Abstract

A distinctive feature of the contemporary debate on the problem of evil is a two-sided critique of theism. On the one hand, there are arguments against the existence of God (or for the low probability of His existence) based on evil. On the other hand, theistic responses to atheistic arguments—theodicies and defences— are criticised in the way of antitheodicy. This criticism relies on the fact that theodicies and defences are justifying evil and suffering or, at least, interpreting them as meaningful. It is obvious that both sides of atheistic criticism rest on the supposedly intuitively knowledgeable fact that there are evil states of affairs and suffering in the world.
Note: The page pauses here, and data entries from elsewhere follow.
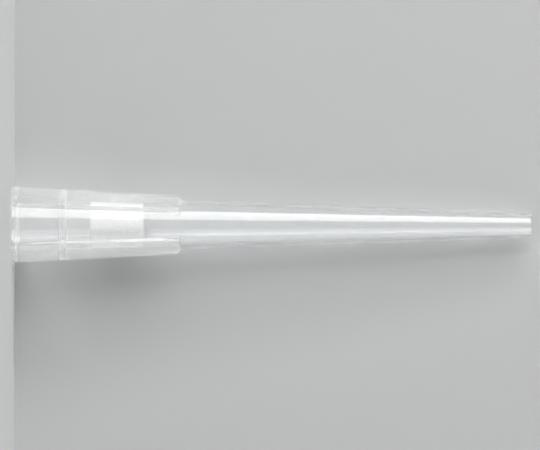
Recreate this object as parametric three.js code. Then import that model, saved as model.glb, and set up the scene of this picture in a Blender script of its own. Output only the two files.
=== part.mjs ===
import * as THREE from 'three';

// Wide-bore filter tip for a 200 microlitre pipette. Millimetres, +Z up.
// The tip stands on its mouth, the wide end that the pipette's nozzle is
// pushed into. The origin is the centre of the mouth's face, and the orifice
// that draws the sample is on top. The collar is thick on its left and right,
// along X, and has a thinner window in front and behind, along Y.

// Lengths along the axis
const tipLength = 50.0;
const collarLength = 16.1; // thick collar, from the mouth to its shoulder
const shoulderLength = 0.14; // steep step between the collar and the shaft
const leadInLength = 0.6; // flare that guides the nozzle in
const socketLength = 3.95; // taper that seals on the nozzle
const stopLength = 0.65; // ledge that ends the socket
const filterSetback = 2.3; // free bore between the ledge and the filter
const filterLength = 5.15;

// Diameters of the bore
const socketMouthDiameter = 5.74;
const socketEndDiameter = 5.06;
const boreDiameter = 4.66; // just past the ledge, the widest that liquid meets
const orificeDiameter = 1.82;

// Radial sizes of the moulding
const leadInDepth = 0.12; // how far the flare opens past the socket
const rimWidth = 0.69; // ring that the tip stands on, with its outer edge
const collarWall = 0.85; // at the shoulder
const shaftWall = 0.4; // at the shoulder
const orificeWall = 0.32;
const filterClearance = 0.02; // the real plug is pressed in; this keeps the solids apart

// Windows in the collar: each is sunk into the rim and ends flush with the shaft
const windowCount = 2;
const windowDepth = 0.2; // at the rim
const windowAngle = 56; // degrees round the axis, across the window's floor
const windowSideAngle = 6; // degrees that each side takes to rise to the collar

// Softened edges: how far from the sharp corner the curve begins
const rimEdge = 0.12;
const shoulderEdge = 0.1;
const shaftRootEdge = 0.1;
const orificeEdge = 0.14;
const orificeInnerEdge = 0.06;
const stopEdge = 0.06;
const leadInEdge = 0.1;
const filterEdge = 0.14;
const longestEdge = 0.42; // the most of a side that one softened edge may take, as a share of it

// Fineness of the surface
const facetsAround = 64; // shared by both pieces, so that their flats line up
const stepsPerEdge = 4;

// Heights and radii that follow from the sizes above
const stopHeight = leadInLength + socketLength;
const boreHeight = stopHeight + stopLength;
const filterHeight = boreHeight + filterSetback;
const shaftHeight = collarLength + shoulderLength;
const mouthRadius = socketMouthDiameter / 2 + leadInDepth + rimWidth;
const shaftRadius = boreRadius(shaftHeight) + shaftWall;

// The bore is one straight taper from the ledge to the orifice.
function boreRadius(height) {
  const along = (height - boreHeight) / (tipLength - boreHeight);
  return THREE.MathUtils.lerp(boreDiameter, orificeDiameter, along) / 2;
}

// A window's floor is one straight taper from the rim to the root of the shaft.
function windowRadius(height) {
  return THREE.MathUtils.lerp(mouthRadius - windowDepth, shaftRadius, height / shaftHeight);
}

// 0 over a window's floor, 1 over the thick collar, and between them up a side
function collarShare(turn) {
  const pitch = 360 / windowCount;
  const fromWindow = Math.abs(turn - pitch * Math.round(turn / pitch));
  const floorEnd = windowAngle / 2;
  return THREE.MathUtils.smoothstep(fromWindow, floorEnd, floorEnd + windowSideAngle);
}

// The points of an outline. Each corner is [radius, height, edge], and its edge
// is softened by a curve that starts and ends that far from it, or nearer on a
// short side. An outline that starts off the axis closes on itself.
function outline(corners) {
  const points = corners.map(([radius, height]) => new THREE.Vector2(radius, height));
  const path = new THREE.Path();
  points.forEach((corner, i) => {
    const edge = corners[i][2] ?? 0;
    const [start, end] = [points.at(i - 1), points[(i + 1) % points.length]].map((next) => {
      const side = next.clone().sub(corner);
      return corner.clone().add(side.setLength(Math.min(edge, side.length() * longestEdge)));
    });
    if (i === 0) path.moveTo(start.x, start.y);
    else path.lineTo(start.x, start.y);
    if (edge > 0) path.quadraticCurveTo(corner.x, corner.y, end.x, end.y);
  });
  if (points[0].x > 0) path.closePath();
  return path.getPoints(stepsPerEdge);
}

// Revolves an outline about the Z axis. A second outline with as many points
// gives the form where share is 0, and share is worked out from the turn in
// degrees, which starts at the front, on -Y.
function revolve(points, second = points, share = () => 1) {
  const geometry = new THREE.LatheGeometry(points, facetsAround);
  const positions = geometry.getAttribute('position');
  for (let i = 0; i < positions.count; i++) {
    const place = i % points.length;
    const turn = (360 * (i - place)) / points.length / facetsAround;
    const { x, y } = second[place].clone().lerp(points[place], share(turn));
    const ray = THREE.MathUtils.degToRad(turn);
    positions.setXYZ(i, x * Math.sin(ray), y, x * Math.cos(ray));
  }
  return geometry.rotateX(Math.PI / 2);
}

// Tip body: one moulding in clear-natural polypropylene, open at both ends
function tipBody() {
  const section = (rimRadius, collarRadius) => outline([
    [rimRadius, 0, rimEdge],
    [collarRadius, collarLength, shoulderEdge],
    [shaftRadius, shaftHeight, shaftRootEdge],
    [boreRadius(tipLength) + orificeWall, tipLength, orificeEdge],
    [boreRadius(tipLength), tipLength, orificeInnerEdge],
    [boreRadius(boreHeight), boreHeight, stopEdge],
    [socketEndDiameter / 2, stopHeight, stopEdge],
    [socketMouthDiameter / 2, leadInLength, leadInEdge],
    [socketMouthDiameter / 2 + leadInDepth, 0],
  ]);
  const throughCollar = section(mouthRadius, boreRadius(collarLength) + collarWall);
  const throughWindow = section(windowRadius(0), windowRadius(collarLength));
  const polypropylene = new THREE.MeshStandardMaterial({
    color: 0xdcdedd,
    roughness: 0.3,
    metalness: 0,
    transparent: true,
    opacity: 0.5,
  });
  const body = new THREE.Mesh(revolve(throughCollar, throughWindow, collarShare), polypropylene);
  body.name = 'tip_body';
  return body;
}

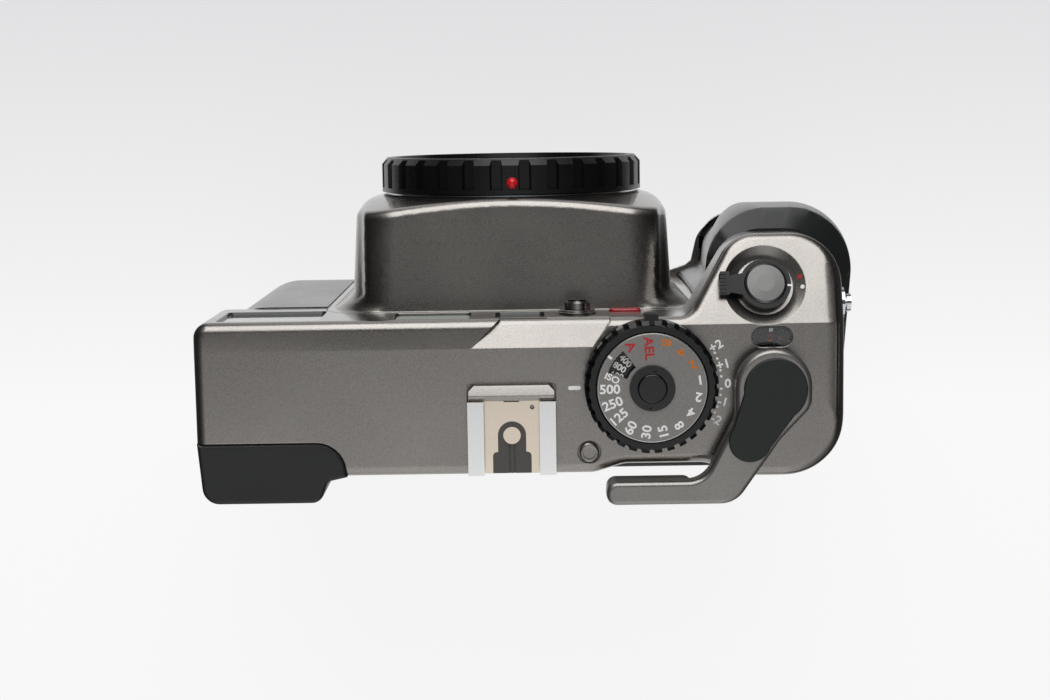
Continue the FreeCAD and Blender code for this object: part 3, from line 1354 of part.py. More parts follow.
def hinge_pin():
    return disc(door_pin_radius, door_pin_x, door_pin_y, 12.5, 77.5)


save("main_chassis", main_chassis())
save("front_cover", front_cover())
save("top_cover", top_cover())
save("base_cover", base_cover())
save("left_panel", panel_solid(0.1))
save("hand_grip", hand_grip())
save("eyepiece_housing", eyepiece_housing())
save("eyepiece_lens", eyepiece_lens())
save("viewfinder_window", window_glass(0))
save("illumination_window", window_glass(1))
save("rangefinder_window", window_glass(2))
save("signal_lamp", signal_lamp())
save("finder_block", finder_block())
save("circuit_board", circuit_board())
save("rangefinder_mirror", rangefinder_mirror())
save("rangefinder_arm", rangefinder_arm())
save("sync_terminal", sync_terminal())
save("lens_mount_ring", lens_mount_ring())
save("mount_screws", mount_screws())
save("lens_release", lens_release())
save("body_cap", body_cap())
save("cap_index", cap_index())
save("strap_lugs", strap_lugs())
save("shoe_bar", shoe_bar())
save("shoe_rails", shoe_rails())
save("shoe_floor", shoe_floor())
save("shoe_insulator", shoe_insulator())
save("shoe_contact", shoe_contact())
save("compensation_ring", compensation_ring())
save("speed_dial", speed_dial())
save("dial_hub", dial_hub())
save("dial_lock", dial_lock())
save("iso_disc", iso_disc())
save("counter_window", counter_window())
save("counter_disc", counter_disc())
save("advance_lever", advance_lever())
save("lever_pad", lever_pad())
save("lever_shaft", lever_shaft())
save("idler_gears", idler_gears())
save("take_up_key", take_up_key())
save("supply_key", supply_key())
save("spool_stud_left", spool_stud(supply_x))
save("spool_stud_right", spool_stud(take_up_x))
save("film_roller_left", film_roller(roller_places()[0]))
save("film_roller_right", film_roller(roller_places()[1]))
save("curtain_key", curtain_key())
save("curtain_blind", curtain_blind())
save("lock_collar", lock_collar())
save("shutter_button", shutter_button())
save("check_button", check_button())
save("back_door", back_door())
save("pressure_plate", pressure_plate())
save("plate_spring", plate_spring())
save("door_latch", door_latch())
save("hinge_pin", hinge_pin())
save("tripod_bush", tripod_bush())
save("base_screws", base_screws())
save("battery", battery())
save("battery_cover", battery_cover())
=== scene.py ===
import math
import bpy
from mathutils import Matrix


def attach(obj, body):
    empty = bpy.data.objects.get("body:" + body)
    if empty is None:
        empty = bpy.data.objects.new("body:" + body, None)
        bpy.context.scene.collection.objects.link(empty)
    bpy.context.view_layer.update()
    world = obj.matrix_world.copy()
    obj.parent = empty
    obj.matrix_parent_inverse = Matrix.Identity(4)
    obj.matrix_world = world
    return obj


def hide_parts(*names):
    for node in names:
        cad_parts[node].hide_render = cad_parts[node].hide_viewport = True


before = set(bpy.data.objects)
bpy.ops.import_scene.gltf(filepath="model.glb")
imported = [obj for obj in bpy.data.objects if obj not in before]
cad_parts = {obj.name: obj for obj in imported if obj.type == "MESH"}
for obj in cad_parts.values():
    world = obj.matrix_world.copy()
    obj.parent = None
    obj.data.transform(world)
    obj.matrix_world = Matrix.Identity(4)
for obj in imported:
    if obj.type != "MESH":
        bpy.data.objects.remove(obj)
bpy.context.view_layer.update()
mm = 0.001  # a millimetre in metres

# Camera over the top plate, as the photograph was taken. Lens and sensor are in mm, place and nearest in
# metres, pitch in radians and roll in degrees.
photoView = {"lens": 60.137, "sensor": 36, "place": (0.00287, 0.0628, 0.5), "pitch": 0.1341, "roll": 0.85,
             "nearest": 0.01}

bpy.ops.object.select_all(action="DESELECT")
bpy.ops.object.camera_add(location=photoView["place"])
photoCamera = bpy.context.object
photoCamera.rotation_mode = "ZYX"
photoCamera.rotation_euler = (-photoView["pitch"], 0, -math.radians(photoView["roll"]))
photoCamera.data.lens = photoView["lens"]
photoCamera.data.sensor_width = photoView["sensor"]
photoCamera.data.clip_start = photoView["nearest"]
bpy.context.scene.camera = photoCamera
bpy.context.scene.view_settings.view_transform = "Standard"
print("camera set")


def linear(hexColour):  # sRGB hex to the linear colour that a shader wants
    parts = [int(hexColour[i:i + 2], 16) / 255 for i in (1, 3, 5)]
    return [c / 12.92 if c <= 0.04045 else ((c + 0.055) / 1.055) ** 2.4 for c in parts] + [1.0]


def addNode(material, kind, inputs=None, **settings):
    node = material.node_tree.nodes.new(kind)
    for name, value in settings.items():
        setattr(node, name, value)
    for name, value in (inputs or {}).items():
        if isinstance(value, bpy.types.NodeSocket):
            material.node_tree.links.new(value, node.inputs[name])
        else:
            node.inputs[name].default_value = value
    return node


def maths(material, operation, first, second=0.0):
    return addNode(material, "ShaderNodeMath", {0: first, 1: second}, operation=operation).outputs[0]


def carried(material, value, old, new=(0.0, 1.0)):  # from one range to another, held at its ends
    return addNode(material, "ShaderNodeMapRange", {"Value": value, "From Min": old[0], "From Max": old[1],
                                                    "To Min": new[0], "To Max": new[1]}).outputs["Result"]


def mixed(material, share, first, second, blend="MIX"):
    return addNode(material, "ShaderNodeMixRGB", {"Fac": share, "Color1": first, "Color2": second},
                   blend_type=blend).outputs["Color"]


def ramped(material, value, stops):  # a colour ramp with its stops as (position, sRGB hex)
    ramp = addNode(material, "ShaderNodeValToRGB", {"Fac": value})
    elements = ramp.color_ramp.elements
    while len(elements) < len(stops):
        elements.new(1.0)
    for element, (position, hexColour) in zip(elements, stops):
        element.position = position
        element.color = linear(hexColour)
    return ramp.outputs["Color"]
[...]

Appeal to this fact is in the basis of important assumptions, including epistemological ones, of the arguments from evil. These assumptions could be divided into two parts. Firstly, it is the assumption of the immediate givenness of the facts of evil in cognition. Secondly, it is the assumption that the facts of evil serve as evidence against main tenets of theism (e.g. the existence of God, the origin of evil, the possibility of justification of evil in the world). In the paper I analyse these premises within the project of transcendental antitheodicy offered by Sari Kivistö and Sami Pihlström in “Kantian Antitheodicy. Philosophical and Literary Varieties”. I demonstrate that the transcendental antitheodicy simultaneously plays two roles in the discussion. On the one hand its scepticism (the impossibility to know the suffering of another) allows to get rid of “an evidentialist game of argumentation”, on the other hand, the basic proposition of the transcendental antitheodicy might be seen by theodicists as rebutting defeater and hence it still in the “evidentialist game”.